Exercise prompt: Your task is to repeat the listing exactly.

Data:
┄┄┄┄┄┄┄┄┄┄┄┄┄┄┄┄┄┄┄┄

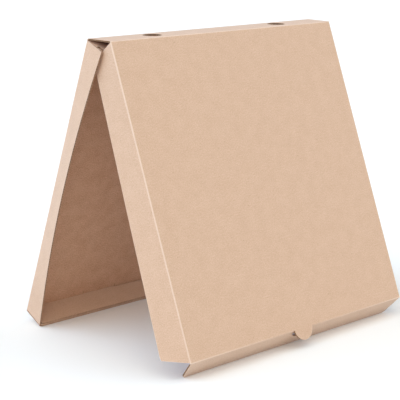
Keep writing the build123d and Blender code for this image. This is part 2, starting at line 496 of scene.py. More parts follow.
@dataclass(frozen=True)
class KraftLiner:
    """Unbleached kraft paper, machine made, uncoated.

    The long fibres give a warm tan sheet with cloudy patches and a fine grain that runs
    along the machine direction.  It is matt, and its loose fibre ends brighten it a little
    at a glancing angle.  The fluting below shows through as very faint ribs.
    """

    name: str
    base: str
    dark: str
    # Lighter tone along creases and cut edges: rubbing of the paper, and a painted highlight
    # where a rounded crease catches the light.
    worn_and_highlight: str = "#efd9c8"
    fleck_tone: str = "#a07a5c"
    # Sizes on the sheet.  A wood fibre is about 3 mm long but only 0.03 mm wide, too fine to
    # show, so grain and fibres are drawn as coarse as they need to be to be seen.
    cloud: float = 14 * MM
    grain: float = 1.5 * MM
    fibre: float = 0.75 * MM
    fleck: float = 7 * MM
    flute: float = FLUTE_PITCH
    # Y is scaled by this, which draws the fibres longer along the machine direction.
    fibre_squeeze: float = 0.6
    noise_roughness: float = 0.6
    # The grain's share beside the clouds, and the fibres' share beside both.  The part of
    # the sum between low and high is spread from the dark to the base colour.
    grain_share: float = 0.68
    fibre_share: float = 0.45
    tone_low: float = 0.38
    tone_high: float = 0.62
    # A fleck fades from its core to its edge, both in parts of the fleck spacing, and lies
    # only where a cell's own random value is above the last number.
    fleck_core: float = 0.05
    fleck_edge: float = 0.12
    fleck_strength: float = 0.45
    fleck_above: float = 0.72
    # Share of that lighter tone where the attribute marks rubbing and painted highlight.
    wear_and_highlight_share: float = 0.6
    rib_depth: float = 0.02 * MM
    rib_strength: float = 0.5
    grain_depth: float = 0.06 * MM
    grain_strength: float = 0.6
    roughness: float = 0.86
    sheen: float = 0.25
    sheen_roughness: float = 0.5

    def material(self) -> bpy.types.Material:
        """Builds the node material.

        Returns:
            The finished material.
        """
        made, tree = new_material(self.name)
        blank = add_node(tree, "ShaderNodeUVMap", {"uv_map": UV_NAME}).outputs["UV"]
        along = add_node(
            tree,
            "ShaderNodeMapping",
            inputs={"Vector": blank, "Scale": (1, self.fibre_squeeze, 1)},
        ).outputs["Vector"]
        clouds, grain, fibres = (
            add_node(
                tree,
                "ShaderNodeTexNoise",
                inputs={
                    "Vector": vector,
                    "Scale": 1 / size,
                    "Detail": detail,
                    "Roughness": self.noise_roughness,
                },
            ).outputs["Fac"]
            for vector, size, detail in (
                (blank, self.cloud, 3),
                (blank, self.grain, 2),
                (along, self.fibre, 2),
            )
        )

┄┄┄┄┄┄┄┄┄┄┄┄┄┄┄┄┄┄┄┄

Written solution:
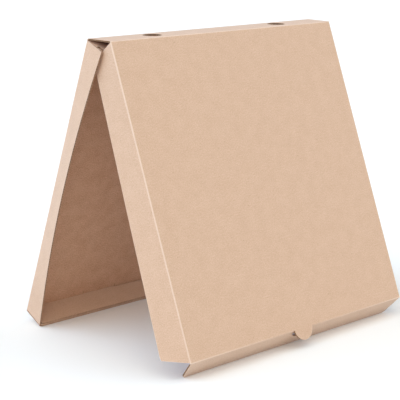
Keep writing the build123d and Blender code for this image. This is part 2, starting at line 496 of scene.py. More parts follow.
@dataclass(frozen=True)
class KraftLiner:
    """Unbleached kraft paper, machine made, uncoated.

    The long fibres give a warm tan sheet with cloudy patches and a fine grain that runs
    along the machine direction.  It is matt, and its loose fibre ends brighten it a little
    at a glancing angle.  The fluting below shows through as very faint ribs.
    """

    name: str
    base: str
    dark: str
    # Lighter tone along creases and cut edges: rubbing of the paper, and a painted highlight
    # where a rounded crease catches the light.
    worn_and_highlight: str = "#efd9c8"
    fleck_tone: str = "#a07a5c"
    # Sizes on the sheet.  A wood fibre is about 3 mm long but only 0.03 mm wide, too fine to
    # show, so grain and fibres are drawn as coarse as they need to be to be seen.
    cloud: float = 14 * MM
    grain: float = 1.5 * MM
    fibre: float = 0.75 * MM
    fleck: float = 7 * MM
    flute: float = FLUTE_PITCH
    # Y is scaled by this, which draws the fibres longer along the machine direction.
    fibre_squeeze: float = 0.6
    noise_roughness: float = 0.6
    # The grain's share beside the clouds, and the fibres' share beside both.  The part of
    # the sum between low and high is spread from the dark to the base colour.
    grain_share: float = 0.68
    fibre_share: float = 0.45
    tone_low: float = 0.38
    tone_high: float = 0.62
    # A fleck fades from its core to its edge, both in parts of the fleck spacing, and lies
    # only where a cell's own random value is above the last number.
    fleck_core: float = 0.05
    fleck_edge: float = 0.12
    fleck_strength: float = 0.45
    fleck_above: float = 0.72
    # Share of that lighter tone where the attribute marks rubbing and painted highlight.
    wear_and_highlight_share: float = 0.6
    rib_depth: float = 0.02 * MM
    rib_strength: float = 0.5
    grain_depth: float = 0.06 * MM
    grain_strength: float = 0.6
    roughness: float = 0.86
    sheen: float = 0.25
    sheen_roughness: float = 0.5

    def material(self) -> bpy.types.Material:
        """Builds the node material.

        Returns:
            The finished material.
        """
        made, tree = new_material(self.name)
        blank = add_node(tree, "ShaderNodeUVMap", {"uv_map": UV_NAME}).outputs["UV"]
        along = add_node(
            tree,
            "ShaderNodeMapping",
            inputs={"Vector": blank, "Scale": (1, self.fibre_squeeze, 1)},
        ).outputs["Vector"]
        clouds, grain, fibres = (
            add_node(
                tree,
                "ShaderNodeTexNoise",
                inputs={
                    "Vector": vector,
                    "Scale": 1 / size,
                    "Detail": detail,
                    "Roughness": self.noise_roughness,
                },
            ).outputs["Fac"]
            for vector, size, detail in (
                (blank, self.cloud, 3),
                (blank, self.grain, 2),
                (along, self.fibre, 2),
            )
        )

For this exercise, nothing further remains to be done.